私が訪れた5月下旬は、写真のように新緑が美しい時期で、初夏の陽気を感じながら爽やかな緑の中を歩くことができました。
【馬や自転車でもOK!】サンチャゴ・デ・コンポステーラ「巡礼証明書」をもらう方法
「巡礼証明書」を手に入れるには、サンチャゴ・デ・コンポステーラへ至る道を
- 徒歩で100㎞以上
- 馬で100㎞以上
- 自転車で200㎞以上
進んで到達することが条件です。
巡礼前にクレデンシアルという「巡礼手帳」を手に入れて、巡礼途中の宿やレストランなど指定された場所でスタンプを押すことで、実際に訪れた証拠となります。
現在の時代において、まさか馬で巡礼する人なんているのかな…
と思っていましたが、なんと結構いてビックリしました!
徒歩が圧倒的多数ですが、次に多いのは、自転車よりも乗馬の人だった印象です。
馬に乗って颯爽と駆けていく人を横目に、私たちは一歩ずつあゆみを進めていきました。
大聖堂まであと5㎞!歓喜の丘
サンチャゴ・デ・コンポステーラまで残り5㎞の地点にあるのが、この「歓喜の丘」。サンティアゴ・デ・コンポステーラを目指した巡礼者たちが、はじめて大聖堂の3本の尖塔を目にして歓喜の声を上げたと言われている場所です。
実際、私もこの場所に立つと、はるばる歩いてきたことに胸があつくなりました。
しかし、涙を流すのはもう少しお預け。大聖堂まで残り5kmほどをかみしめるように歩きます。
【感動】サンチャゴ・デ・コンポステーラの大聖堂
1週間130㎞の巡礼を終えて、大聖堂の前に着いた時には、さすがにこみ上げてくるものがありました。
一緒に歩いたお客様も、お互いをたたえています。大聖堂の前では多くの巡礼者たちが、歓喜の声を上げ、涙を流し、抱き合っていました。
【何のため?】サンチャゴの巨大香炉ボタフメイロの儀式
サンティアゴ・デ・コンポステーラの大聖堂では、巡礼者のために、ミサと「ボタフメイロ」と呼ばれる巨大香炉が炊かれる儀式があります。
長さ150m、重さ80kgもある巨大香炉を振る「ボタフメイロ」の儀式は、元々は長い道を歩いてきた巡礼者達の体臭を緩和するためにはじめられました。

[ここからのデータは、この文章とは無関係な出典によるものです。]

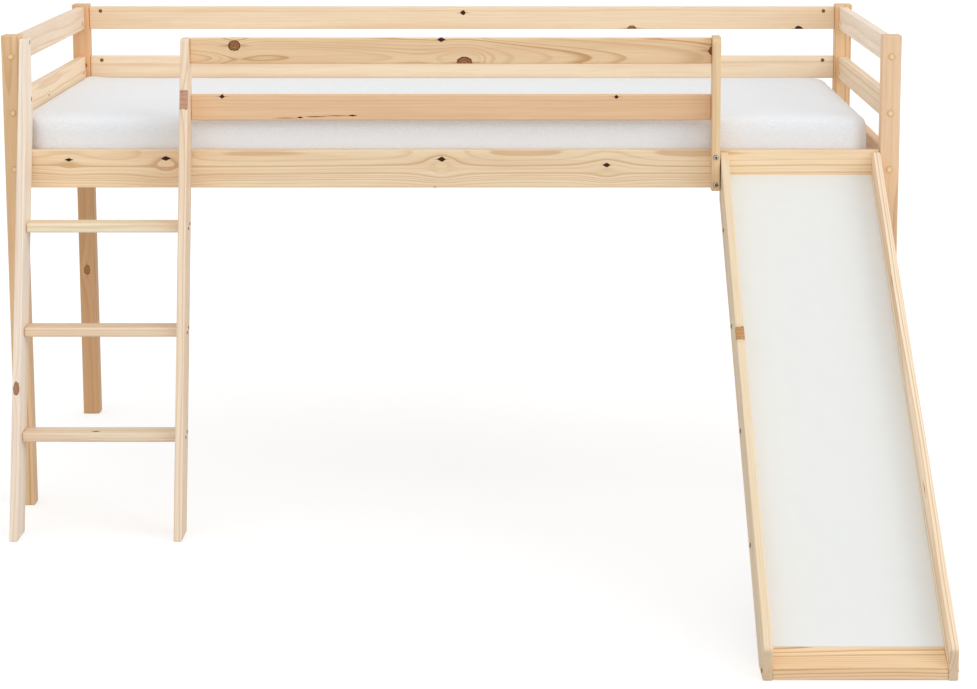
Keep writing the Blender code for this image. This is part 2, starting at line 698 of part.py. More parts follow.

現在では、巡礼達成の象徴として、お互いをたたえ合う神聖な儀式となっています。
私たちも、はるばる日本から来て130㎞を歩き切ったことが紹介され、周りにいた多くの人たちから祝福をうけました。
自分の足で歩き切ったから達成感と大きな感動に包まれました。
サンチャゴ・デ・コンポステーラを歩くツアー
己と向き合うためには、ひとりで黙々と歩くのが一番ですが、計画を立てたり巡礼宿を手配したり、何かと準備が大変です。
サンチャゴ巡礼に興味があるけど、一人で行く勇気はない
ルートの決め方や手配が心配
そんな方は、日本発着の添乗員付きツアーに参加するのも一つの方法です。
ツアーに参加するメリットは
- 添乗員、現地スタッフ同行なので安心
- 伴走車がいるので、いざとなったら車を利用できる
- 1日分の荷物のみ持って歩けばよい
- 巡礼宿ではなくホテルに宿泊するのでしっかり疲れが取れる
- レストランも予約しているので食いっぱぐれの心配なし
ほとんどの旅行会社は、伴走車をつけているので、歩き疲れてしまったらその車に乗ってホテルまで回送が可能です。

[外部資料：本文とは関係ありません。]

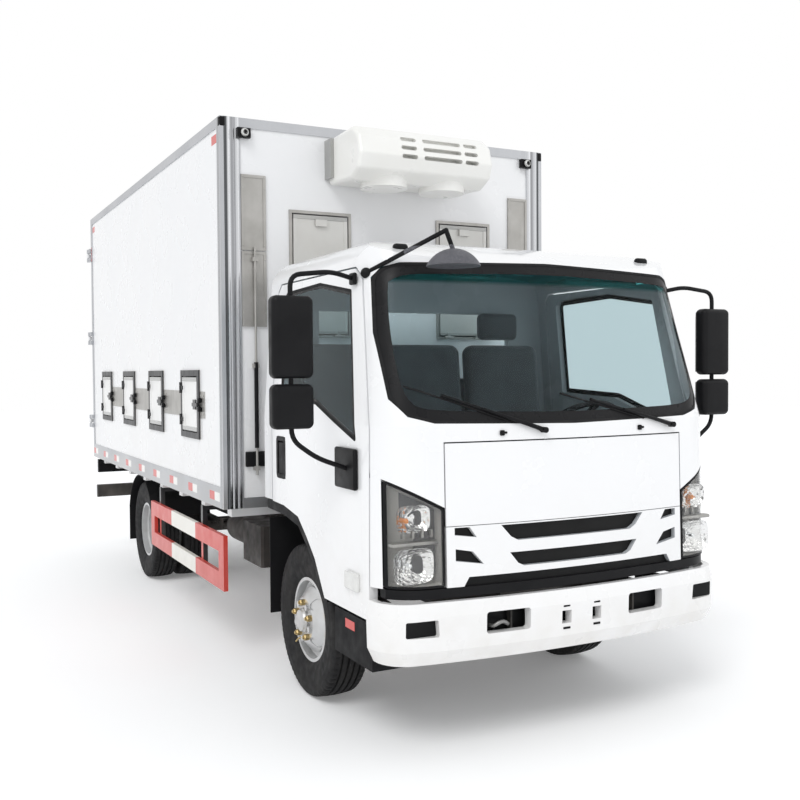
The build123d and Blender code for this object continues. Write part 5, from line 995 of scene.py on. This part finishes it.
class TRUCK_OT_nose_trim(bpy.types.Operator):
    """Wiper blades and arms, washer nozzles, and a black strip of painted shade set behind the skin over the
    bumper.
    """

    bl_idname = "truck.nose_trim"
    bl_label = "Nose Trim"

    def execute(self, context):
        blades = [tube(skin_line(root, tip, BLADE_SHARES, 0.004) - (0, 0, 0.012), 0.0045, 8)
                  for root, tip in WIPERS]
        arms = [tube(skin_line(root, tip, ARM_SHARES, 0.016), np.linspace(0.0105, 0.006, len(ARM_SHARES)), 10)
                for root, tip in WIPERS]
        nozzles = []
        for x in (-NOZZLE_X, NOZZLE_X):
            at = np.array((x, skin_y(x, NOZZLE_Z), NOZZLE_Z))
            nozzles += [pillow(at - (0.012, 0.010, 0.012), at + (0.012, 0.002, 0.012), 0.008, (20, 10)),
                        pillow(at + (0.006, -0.009, -0.004), at + (0.024, -0.002, 0.006), 0.004, (16, 8))]
        # Painted shade: a black strip set just behind the skin over the bumper
        x = np.linspace(-BAND_HALF, BAND_HALF, BAND_STEPS)
        corners = ((BAND_LOW, BAND_FRONT), (BAND_HIGH, BAND_FRONT), (BAND_HIGH, BAND_BACK),
                   (BAND_LOW, BAND_BACK))
        strip = np.stack([on_nose(np.stack([x, np.full_like(x, z)], 1), inset) for z, inset in corners])
        starts = [row * BAND_STEPS for row in range(4)]
        ends = [starts, [start + BAND_STEPS - 1 for start in starts[::-1]]]
        under = (strip, quads(4, BAND_STEPS, wrap_rows=True) + ends)
        for name, parts, material in (("wiper_blades", blades, "seal_rubber"),
                                      ("wiper_arms", arms, "trim_black"),
                                      ("washer_nozzles", nozzles, "trim_black"),
                                      ("under_grille_painted_shade", [under], "trim_black")):
            piece(name, parts, "cab", "black_plastic", material)
        return {"FINISHED"}


# Bumper

# Tow hook: x, distance behind the bumper's face, z
HOOK = ((-0.36, 0.07, 0.565), (-0.36, 0.03, 0.565), (-0.40, 0.018, 0.59), (-0.44, 0.03, 0.565),
        (-0.44, 0.07, 0.565))


def bumper_y(x, inset):
    """Y of the bumper's bowed face, some way inside it."""
    low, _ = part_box("front_bumper")
    bow = BOW_R - inset
    return low.y + inset + bow - np.sqrt(bow ** 2 - x ** 2)


class TRUCK_OT_bumper_trim(bpy.types.Operator):
    """Black plates behind the bumper's openings and black pads in its slots, both painted shade, and a tow
    hook.
    """

    bl_idname = "truck.bumper_trim"
    bl_label = "Bumper Trim"

    def execute(self, context):
        tow, face, middle = bumper_y(0.378, 0.075), bumper_y(0.083, 0.0), bumper_y(0.083, 0.055)
        painted_shade_plates, slots = [], []
        for side, _ in SIDES:
            # Painted shade: black plates set behind the side openings
            painted_shade_plates.append(brick(*sided(side, (0.253, 0.503), (tow, tow + 0.004), (0.520, 0.655))))
            # Painted shade: black pads flush with the face stand for the dark inside of the slots
            for z in (0.524, 0.622):
                corners = sided(side, (0.064, 0.102), (face - 0.0002, face + 0.004), (z - 0.005, z + 0.005))
                slots.append(pillow(*corners, 0.002, (16, 8)))
        # Painted shade: a black plate set behind the middle opening
        painted_shade_plates.append(brick((-0.118, middle, 0.535), (0.118, middle + 0.004, 0.612)))
        piece("bumper_opening_painted_shade_plates", painted_shade_plates, "chassis", "black_plastic", "trim_black", smooth=False)
        piece("bumper_slots_painted_shade", slots, "chassis", "black_plastic", "trim_black")
        hook = eased([(x, bumper_y(0.4, inset), z) for x, inset, z in HOOK], 0.03)
        piece("tow_hook", [tube(hook, 0.0085, 12)], "chassis", "frame_black", "hook_steel")
        return {"FINISHED"}


# Mirrors

MIRROR_X, MIRROR_FRONT, MIRROR_HALF, HEAD_DEPTH = 1.205, AXLE_F - 0.790, 0.094, 0.0815
GLASS_HALF, GLASS_DEPTH = 0.082, 0.0018
HEAD_ZS = ((1.634, 1.986), (1.419, 1.611))
GLASS_ZS = ((1.650, 1.970), (1.434, 1.596))
MIRROR_ARM = ((0.885, -0.706, 2.0715), (1.010, -0.735, 2.0975), (MIRROR_X, -0.745, 2.075),
              (MIRROR_X, -0.745, 1.372), (1.090, -0.745, 1.290), (0.945, -0.745, 1.236))


class TRUCK_OT_door_mirrors(bpy.types.Operator):
    """Soft-edged mirror heads with glass, on bent tube arms between two door brackets."""

    bl_idname = "truck.door_mirrors"
    bl_label = "Door Mirrors"

    def execute(self, context):
        across = (MIRROR_X - MIRROR_HALF, MIRROR_X + MIRROR_HALF)
        deep = (MIRROR_FRONT, MIRROR_FRONT + HEAD_DEPTH)
        glass_across = (MIRROR_X - GLASS_HALF, MIRROR_X + GLASS_HALF)
        glass_deep = (MIRROR_FRONT + 0.0800, MIRROR_FRONT + 0.0800 + GLASS_DEPTH)
        for side, name in SIDES:
            parts = [pillow(*sided(side, across, deep, z), 0.028, (48, 24)) for z in HEAD_ZS]
            parts.append(tube(eased([(side * x, AXLE_F + y, z) for x, y, z in MIRROR_ARM], 0.05), 0.0108, 14))
            foot = sided(side, (0.9305, 0.9535), (AXLE_F - 0.829, AXLE_F - 0.613), (1.146, 1.327))
            block = sided(side, (0.884, 0.9045), (AXLE_F - 0.734, AXLE_F - 0.681), (2.046, 2.099))
            parts += [pillow(*foot, 0.011), pillow(*block, 0.008)]
            piece(f"mirror_set_{name}", parts, f"door_{name}", "black_plastic", "trim_black",
                  (f"door_mirror_{name}",))
            glasses = [pillow(*sided(side, glass_across, glass_deep, z), GLASS_DEPTH / 2, (40, 6))
                       for z in GLASS_ZS]
            piece(f"mirror_glass_{name}", glasses, f"door_{name}", "black_plastic", "mirror_glass")
        return {"FINISHED"}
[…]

個人で歩くとなると、数日分の荷物も全て持たなければいけませんし、体調が悪くても進み続けなければいけません。ツアーなら、身軽に1日分だけの荷物で歩けるので、負担は最小限ですみます。
巡礼したいけど、個人旅行はちょっと…という人は、ぜひツアーの利用を検討してみてくださいね。
ツアーの団体行動が苦手な人は、少し金額が高くなりますが、プライベートツアーに参加する方法もあります。